Sono state eseguite musiche di Beethoven, J. Brahms, L. Mayeur e C. Franck da G.B. Bonasso e M. Melsa
Lucia Lucente
Quando la sublimità della musica classica si fonde armoniosamente con la maestosità architettonica del luogo che la accoglie, l’anima dell’ascoltatore viene trasportata in una dimensione sospesa, dove l’ umano sembra sfiorare il divino. È ciò che è accaduto ieri, 4 settembre 2024, nella superba Abbazia Florense, un luogo in cui il tempo sembra rarefarsi, avvolto dal silenzio sacro delle antiche pietre e dall’eco di secoli di storia.
In questo scenario senza tempo, le immortali note di Ludwig van Beethoven, Johannes Brahms, Louis Mayeur e César Franck hanno risuonato, amplificate dalla bellezza del contesto e interpretate, con grande maestria, da Marvin Melsa al sassofono e Giovambattista Bonasso al pianoforte. Un connubio, il loro, che ha saputo tradurre in musica le emozioni più profonde, travolgendo il pubblico con una marea di sentimenti contrastanti: la potenza della vita, la malinconia del tempo, la sacralità dell’esistenza.
L’Abbazia Florense, con le sua imponenza e l’atmosfera di solennità mistica, si è trasformata in un grembo acustico, capace di esaltare ogni sfumatura sonora. Le mura millenarie, impregnate di spiritualità, sembravano amplificare la vibrazione degli strumenti, come se la pietra stessa volesse farsi partecipe di quel momento ineffabile. Il sassofono di Melsa, vigoroso, ha dialogato con il pianoforte di Bonasso, che, con delicata precisione, sapeva intrecciare trame di note, evocando visioni di cieli infiniti e abissi interiori , mentre sembrava che lo” spirito dell’ abate” aleggiasse su tutti i presenti.
Le musiche scelte, tra capolavori del repertorio classico, sono state un viaggio nell’essenza stessa dell’arte. Beethoven, con la sua inesausta tensione verso l’Assoluto, ha condotto il pubblico verso una dimensione, in cui ogni nota era una preghiera, ogni accordo un tentativo di avvicinarsi a Dio. Brahms, più terreno e malinconico, ha, invece, offerto uno specchio dell’animo umano, con le sue fragilità e i suoi slanci. Mayeur e Franck, con la loro scrittura intimista e profondamente spirituale, hanno trascinato l’ascoltatore in un’atmosfera di riflessione e meraviglia.

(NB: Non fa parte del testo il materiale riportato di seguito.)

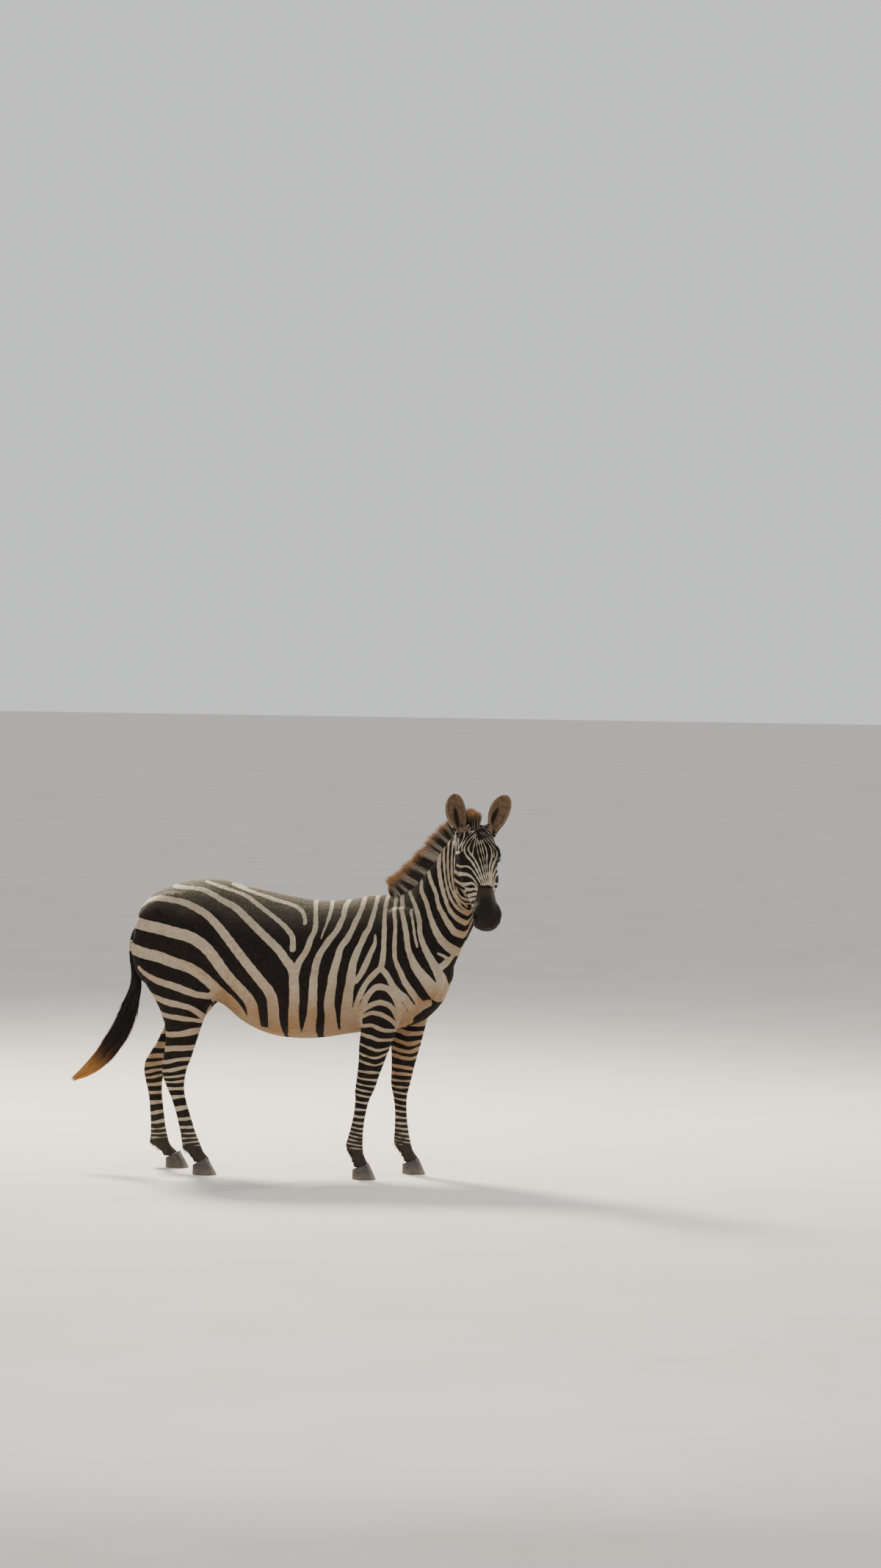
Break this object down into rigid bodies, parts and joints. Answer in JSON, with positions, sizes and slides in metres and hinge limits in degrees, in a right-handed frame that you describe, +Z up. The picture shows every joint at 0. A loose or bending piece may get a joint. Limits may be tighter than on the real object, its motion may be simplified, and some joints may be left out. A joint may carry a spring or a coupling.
{
  "type": "plains zebra, standing, head turned to its right",
  "caption": "Life-size still model of a plains zebra standing with its head turned, upright mane and tail swept back.",
  "frame": {"origin": "centre of the bounding box on the ground plane under the hooves", "axes": "+X from tail to chest along the trunk, +Y to the animal's left, +Z up"},
  "size_m": [2.0616, 0.6804, 1.7824],
  "materials": {
    "hide": "short striped coat",
    "dark_hide": "dark short-haired skin",
    "hair": "coarse upright and hanging hair",
    "horn": "dusty hoof horn",
    "eye": "wet dark eye"
  },
  "bodies": {
    "root": {"head": "hide", "muzzle": "dark_hide", "neck": "hide", "forequarters": "hide", "barrel": "hide", "hindquarters": "hide", "forearm_right": "hide", "forearm_left": "hide", "cannon_fore_right": "hide", "cannon_fore_left": "hide", "gaskin_right": "hide", "gaskin_left": "hide", "cannon_hind_right": "hide", "cannon_hind_left": "hide", "hoof_fore_right": "horn", "hoof_fore_left": "horn", "hoof_hind_right": "horn", "hoof_hind_left": "horn", "ear_right": "hide", "ear_left": "hide", "eye_right": "eye", "eye_left": "eye", "mane": "hair", "forelock": "hair", "tail_dock": "hide", "tail_tuft": "hair"}
  },
  "joints": []
}
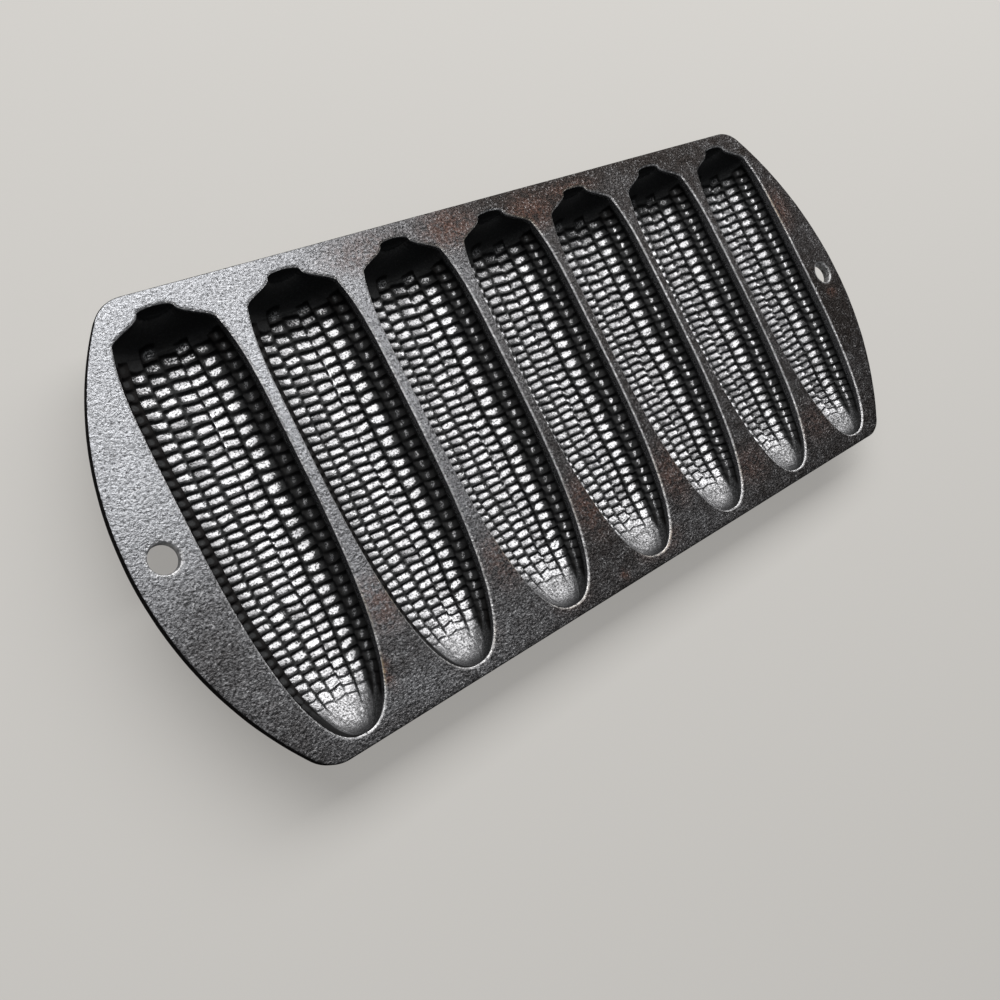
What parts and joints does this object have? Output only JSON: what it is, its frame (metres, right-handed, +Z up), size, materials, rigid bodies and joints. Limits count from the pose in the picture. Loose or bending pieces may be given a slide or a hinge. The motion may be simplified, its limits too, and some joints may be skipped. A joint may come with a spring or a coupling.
{
  "type": "cast iron corn stick pan",
  "caption": "Cast iron corn stick pan: a flat deck with a row of corn ear moulds with kernel dimples, and a hanging hole in each curved end.",
  "frame": {"origin": "on the plane the pan rests on, below the middle of the deck", "axes": "+X along the pan's length, +Y towards the stem ends of the moulds, +Z up out of the moulds' mouths"},
  "size_m": [0.337, 0.147, 0.02],
  "materials": {
    "deck_iron": "seasoned, fine sand-cast grain",
    "mould_iron": "seasoned, semi-gloss"
  },
  "bodies": {
    "root": {"hang_tab_left": "deck_iron", "hang_tab_right": "deck_iron", "stem_rail": "deck_iron", "tip_rail": "deck_iron", "web_1": "deck_iron", "web_2": "deck_iron", "web_3": "deck_iron", "web_4": "deck_iron", "web_5": "deck_iron", "web_6": "deck_iron", "ear_mould_1": "mould_iron", "ear_mould_2": "mould_iron", "ear_mould_3": "mould_iron", "ear_mould_4": "mould_iron", "ear_mould_5": "mould_iron", "ear_mould_6": "mould_iron", "ear_mould_7": "mould_iron"}
  },
  "joints": []
}
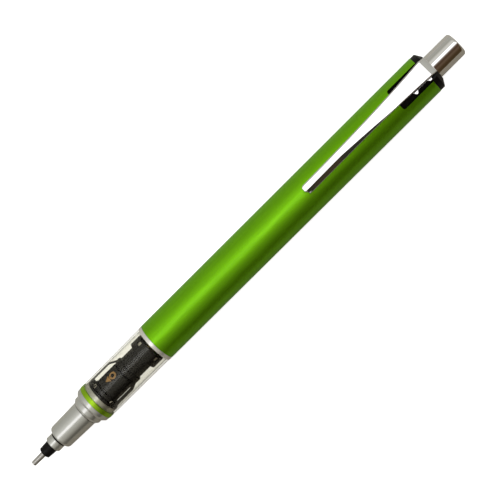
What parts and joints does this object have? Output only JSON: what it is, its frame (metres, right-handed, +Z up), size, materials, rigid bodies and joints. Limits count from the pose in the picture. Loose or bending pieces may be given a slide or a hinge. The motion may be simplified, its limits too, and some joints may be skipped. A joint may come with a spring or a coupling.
{
  "type": "fine-lead holder",
  "caption": "Push-button lead holder with a clear front grip over a lead-turning engine, a green metal barrel, a sliding lead pipe and a sprung chrome pocket clip.",
  "frame": {"origin": "centre of the box's floor: the pencil lies on a surface, and the origin is on that surface below the middle of its length", "axes": "+X along the axis from the lead pipe to the push button, +Z up on the side of the clip, +Y to the left seen from the tip"},
  "size_m": [0.1424, 0.0104, 0.0123],
  "materials": {
    "steel_pipe": "drawn stainless pipe, satin",
    "black_plastic": "moulded, semi-matt",
    "brake_rubber": "plain",
    "nose_metal": "turned brass, satin nickel plate",
    "green_ring": "anodised green",
    "clear_plastic": "clear moulding, polished",
    "bright_ring": "polished",
    "engine_plastic": "moulded, smooth",
    "cam_plastic": "moulded, plain",
    "rotor_plastic": "moulded, smooth, with a printed gold index mark",
    "spring_steel": "drawn wire",
    "chuck_brass": "turned",
    "ivory_plastic": "moulded, plain",
    "tank_plastic": "moulded, plain",
    "graphite": "drawn lead",
    "eraser_rubber": "plain",
    "button_chrome": "polished chrome plate",
    "barrel_green": "green anodised, satin with a gloss",
    "clip_chrome": "polished chrome plate"
  },
  "bodies": {
    "holder": {"tip_bush": "nose_metal", "nose_cone": "nose_metal", "front_joint": "nose_metal", "accent_ring": "green_ring", "clear_grip": "clear_plastic", "middle_ring": "bright_ring", "engine_frame": "engine_plastic", "engine_body": "engine_plastic", "lower_cam": "cam_plastic", "upper_cam": "cam_plastic", "spring_retainer": "ivory_plastic", "cushion_spring": "spring_steel", "tank_spring": "spring_steel", "barrel": "barrel_green", "tail_plug": "black_plastic"},
    "canceller": {"torque_canceller": "cam_plastic"},
    "turning_engine": {"rotor": "rotor_plastic", "clamp_ring": "chuck_brass", "chuck_spring": "spring_steel"},
    "tip_slider": {"slider": "black_plastic", "lead_sleeve": "steel_pipe", "lead_brake": "brake_rubber"},
    "chuck_unit": {"chuck": "chuck_brass", "chuck_tube": "chuck_brass"},
    "tank_unit": {"lead_tank": "tank_plastic", "spare_leads": "graphite"},
    "button": {"button_cap": "button_chrome"},
    "eraser_unit": {"eraser": "eraser_rubber"},
    "clip_arm": {"clip": "clip_chrome"}
  },
  "joints": [
    {"name": "cushion", "type": "slide", "parent": "holder", "child": "canceller", "axis": [1, 0, 0], "range_m": [0, 0.00025], "stiffness_N_per_m": 300, "springref_m": -0.001, "deforming": ["cushion_spring"]},
    {"name": "engine_turn", "type": "hinge", "parent": "canceller", "child": "turning_engine", "pos_m": [-0.0412, 0, 0.00525], "axis": [1, 0, 0], "continuous": true},
    {"name": "slider_retract", "type": "slide", "parent": "turning_engine", "child": "tip_slider", "axis": [1, 0, 0], "range_m": [0, 0.003]},
    {"name": "button_press", "type": "slide", "parent": "holder", "child": "tank_unit", "axis": [-1, 0, 0], "range_m": [0, 0.0025], "stiffness_N_per_m": 500, "springref_m": -0.002, "deforming": ["tank_spring"]},
    {"name": "lead_feed", "type": "slide", "parent": "turning_engine", "child": "chuck_unit", "axis": [-1, 0, 0], "range_m": [0, 0.0025], "deforming": ["chuck_spring"]},
    {"name": "cap_pull", "type": "slide", "parent": "tank_unit", "child": "button", "axis": [1, 0, 0], "range_m": [0, 0.016]},
    {"name": "eraser_pull", "type": "slide", "parent": "tank_unit", "child": "eraser_unit", "axis": [1, 0, 0], "range_m": [0, 0.008]},
    {"name": "clip_flex", "type": "hinge", "parent": "holder", "child": "clip_arm", "pos_m": [0.0622, 0, 0.01115], "axis": [0, 1, 0], "range_deg": [0, 4], "stiffness_Nm_per_rad": 3, "springref_deg": -0.57}
  ],
  "couplings": [
    {"joint": "lead_feed", "follows": "button_press", "ratio": 1},
    {"joint": "eraser_pull", "follows": "cap_pull", "ratio": 0.5}
  ]
}
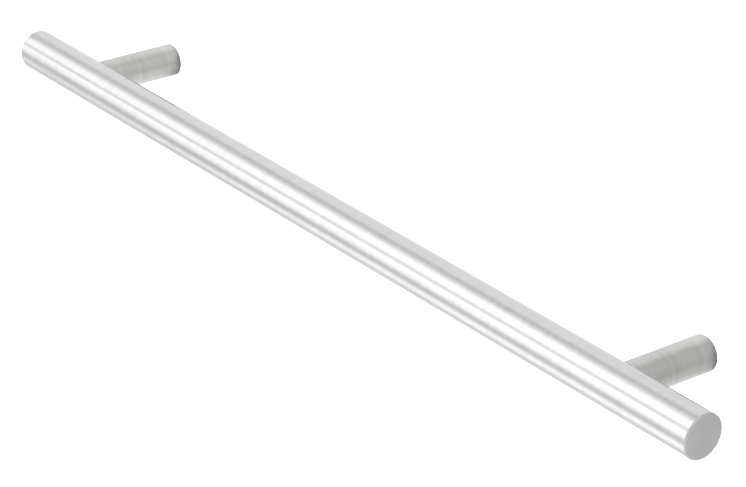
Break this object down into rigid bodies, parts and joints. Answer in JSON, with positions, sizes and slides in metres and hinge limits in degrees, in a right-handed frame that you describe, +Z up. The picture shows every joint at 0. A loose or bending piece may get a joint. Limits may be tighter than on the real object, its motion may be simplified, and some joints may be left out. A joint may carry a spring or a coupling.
{
  "type": "t bar cabinet pull",
  "caption": "Straight round bar cabinet pull on turned round posts, satin stainless steel, fixed from behind the door by machine screws.",
  "frame": {"origin": "in the mounting plane, midway between the centres of the two posts", "axes": "+X along the bar from the left post to the right post, +Y from the bar into the door, square to the mounting plane, +Z up"},
  "size_m": [0.242, 0.029, 0.01],
  "materials": {
    "bar_steel": "satin, ground round the bar with very fine marks, crisp lengthwise highlights",
    "post_steel": "satin, turned, a little duller than the bar",
    "stud_steel": "plain machined stainless steel"
  },
  "bodies": {
    "root": {"grip_bar": "bar_steel", "post_left": "post_steel", "post_right": "post_steel", "stud_left": "stud_steel", "stud_right": "stud_steel"}
  },
  "joints": []
}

Al termine del concerto, l’Abbazia Florense non era più solo un luogo fisico, ma un ponte verso l’eterno, una porta socchiusa su quel mistero ineffabile che la musica, sovente, riesce a svelare.
L’esibizione di Melsa e Bonasso, perfettamente in sintonia, ha dimostrato come l’arte, nelle sue forme più alte, possa toccare corde invisibili; quelle che legano l’essere umano all’infinito. Il pubblico ha lasciato l’Abbazia con la consapevolezza di aver vissuto un momento di pura bellezza, in cui il divino e l’umano si sono incontrati, anche solo per un istante.